■ PROBLEM STATEMENT ■
Please output exactly the lines of the material from the first through the line containing "fillet(supply_coil.edges().group_by(Axis.Z)[-1], 0.3)", and nothing more.

■ MATERIAL PROVIDED ■
◆ ◆ ◆ ◆ ◆
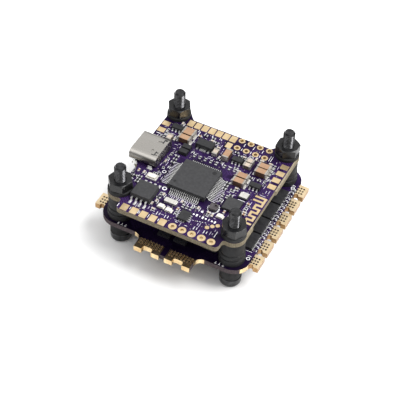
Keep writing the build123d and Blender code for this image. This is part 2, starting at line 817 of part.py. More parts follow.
with BuildPart() as input_clamp_diode:
    with Locations(placed(*clamp_at, esc_top)):
        add(tapered_body(clamp_size, taper=4))

with BuildPart() as supply_coil:
    with BuildSketch(Plane.XY.offset(esc_top)):
        with Locations(coil_at):
            RectangleRounded(coil_size[0], coil_size[1], 0.8)
    extrude(amount=coil_size[2])
    fillet(supply_coil.edges().group_by(Axis.Z)[-1], 0.3)

esc_cap_places = [
    placed(esc_cap_at[0] + esc_cap_pitch * (i - (esc_cap_count - 1) / 2), esc_cap_at[1], 0)
    for i in range(esc_cap_count)
]

esc_cap_bodies = cap_bodies(esc_cap_places, esc_cap, mid_cap_end, esc_top)
esc_cap_ends = cap_ends(esc_cap_places, esc_cap, mid_cap_end, esc_top)


# ================================================================= grommets and spacer rings
def ring_stack(levels):
    """Coaxial discs on every stud from (bottom, top, radius) levels, bored for the screw.

    The outer rims at the very top and bottom are rounded."""
    with BuildPart() as rings:
        for bottom, top, radius in levels:
            with BuildSketch(Plane.XY.offset(bottom)):
                with Locations(*studs):
                    Circle(radius)
            extrude(amount=top - bottom)
        ends = rings.edges().group_by(Axis.Z)
        fillet(ends[0] + ends[-1], soft_edge)
        with BuildSketch(Plane.XY.offset(levels[0][0])):
            with Locations(*studs):
                Circle(grommet_bore_radius)
        extrude(amount=levels[-1][1] - levels[0][0], mode=Mode.SUBTRACT)
    return rings.part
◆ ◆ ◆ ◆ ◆
■ RESULT ■
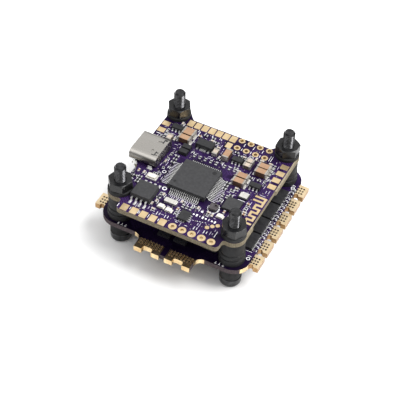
Keep writing the build123d and Blender code for this image. This is part 2, starting at line 817 of part.py. More parts follow.
with BuildPart() as input_clamp_diode:
    with Locations(placed(*clamp_at, esc_top)):
        add(tapered_body(clamp_size, taper=4))

with BuildPart() as supply_coil:
    with BuildSketch(Plane.XY.offset(esc_top)):
        with Locations(coil_at):
            RectangleRounded(coil_size[0], coil_size[1], 0.8)
    extrude(amount=coil_size[2])
    fillet(supply_coil.edges().group_by(Axis.Z)[-1], 0.3)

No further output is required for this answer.